None of these are publicity questions.
They’re perception questions.
And perception now shapes investment calls, partnerships, customer confidence, and where you sit in the market.
Why this certification mattered
To a lot of readers, “LME registration” sounds like one more technical industry update.
It’s bigger than that.
The London Metal Exchange is one of the world’s leading marketplaces for industrial metals. Winning LME brand registration puts a producer’s copper next to globally recognised brands that clear strict quality and responsible sourcing standards. It opens the door to delivery against LME copper contracts.
That one achievement pushed the conversation past manufacturing.
It became a story about India’s rising industrial muscle. Global supply chain strength. Responsible sourcing. Manufacturing excellence. Commodity markets. International trade. Future infrastructure demand.
The certification didn’t create one piece of visibility.
It created many narratives, each one built for a different audience.
Monitoring versus intelligence
Plenty of companies already watch their media coverage.
They get email alerts.
They count articles.
They save screenshots.
They build a weekly report.
Useful. But it dodges the one question that matters.
So what?
Media intelligence goes further.
Instead of counting headlines, it finds patterns.
Instead of measuring volume, it weighs influence.
Instead of collecting mentions, it surfaces the narratives forming underneath.
The point isn’t knowing what got published.
The point is knowing what the market is starting to believe.
Picture the boardroom
Now sit in a leadership meeting the morning after a big announcement.
One executive says, “We got 420 media mentions.”
Another nods. “Great.”
Then someone asks, “Were investors more optimistic after those articles?”
Silence.
Another question. “Which publications shaped the conversation?”
Silence again.
“What worries kept showing up across analysts, customers, and industry experts?”
Without structured media intelligence, those answers stay buried inside thousands of articles, interviews, broadcasts, and online threads.
The data exists.
The insight doesn’t.
Turning noise into decisions
This is where Media Analysis Process Optimisation (MAPO) flips the equation.
Instead of analysts burning hours collecting articles, killing duplicates, sorting stories, and building spreadsheets, automation handles the repeat work.
That frees analysts for the part that counts:
- spotting trends,
- reading sentiment,
- benchmarking competitors,
- tracking share of voice,
- and giving recommendations someone can act on.
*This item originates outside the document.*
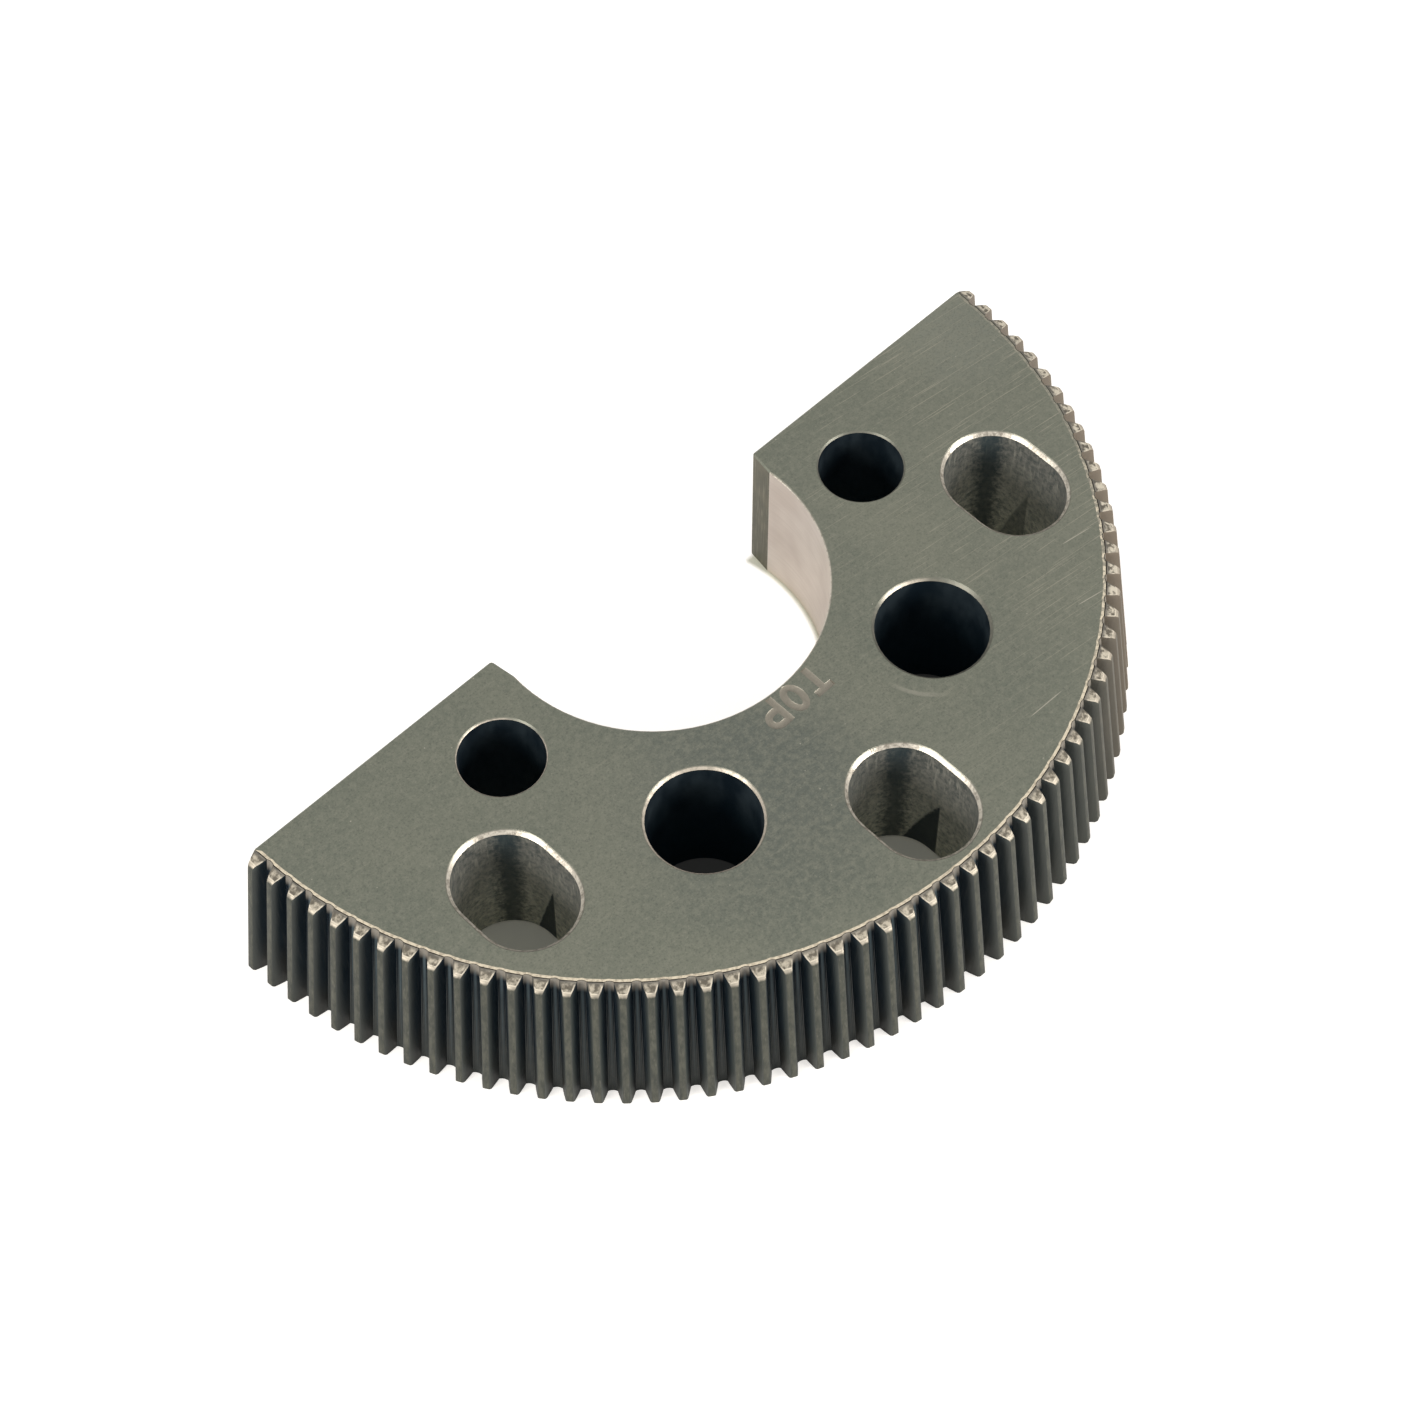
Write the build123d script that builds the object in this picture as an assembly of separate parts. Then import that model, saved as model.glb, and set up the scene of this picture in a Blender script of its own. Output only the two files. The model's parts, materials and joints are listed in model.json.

The result isn’t a faster report.
It’s a better business call.
When headlines become business intelligence
Every company makes headlines.
Some launch products.
Some announce acquisitions.
Some enter new markets.
Some land certifications, partnerships, or regulatory approvals.
Each one sets off conversations that move customers, investors, employees, and industry watchers.
The hard part isn’t making news.
The hard part is understanding its impact.
Platforms like MTracker were built to close that gap.
Instead of treating news articles, TV coverage, digital publications, and social chatter as disconnected scraps, MTracker turns them into structured media intelligence. It reads sentiment, spots emerging narratives, measures share of voice, and pulls everything into executive-ready dashboards. So organisations move from watching media activity to understanding what it means for the business.
The real lesson
Adani Copper’s LME registration wasn’t only a certification.
It became a live example of how one business milestone travels across industries, countries, and audiences inside a few hours.
Every article added context.
Every analyst added interpretation.
Every conversation shaped perception.
For companies working in today’s always-on world, reputation no longer gets built through advertising or press releases alone.
It gets built through thousands of conversations running at the same time across newsrooms, financial markets, digital platforms, and industry communities.
The companies that win won’t be the ones making the most headlines.
They’ll be the ones who understand what those headlines are actually saying.
Visibility is valuable.
But understanding the story behind that visibility is where the real edge begins.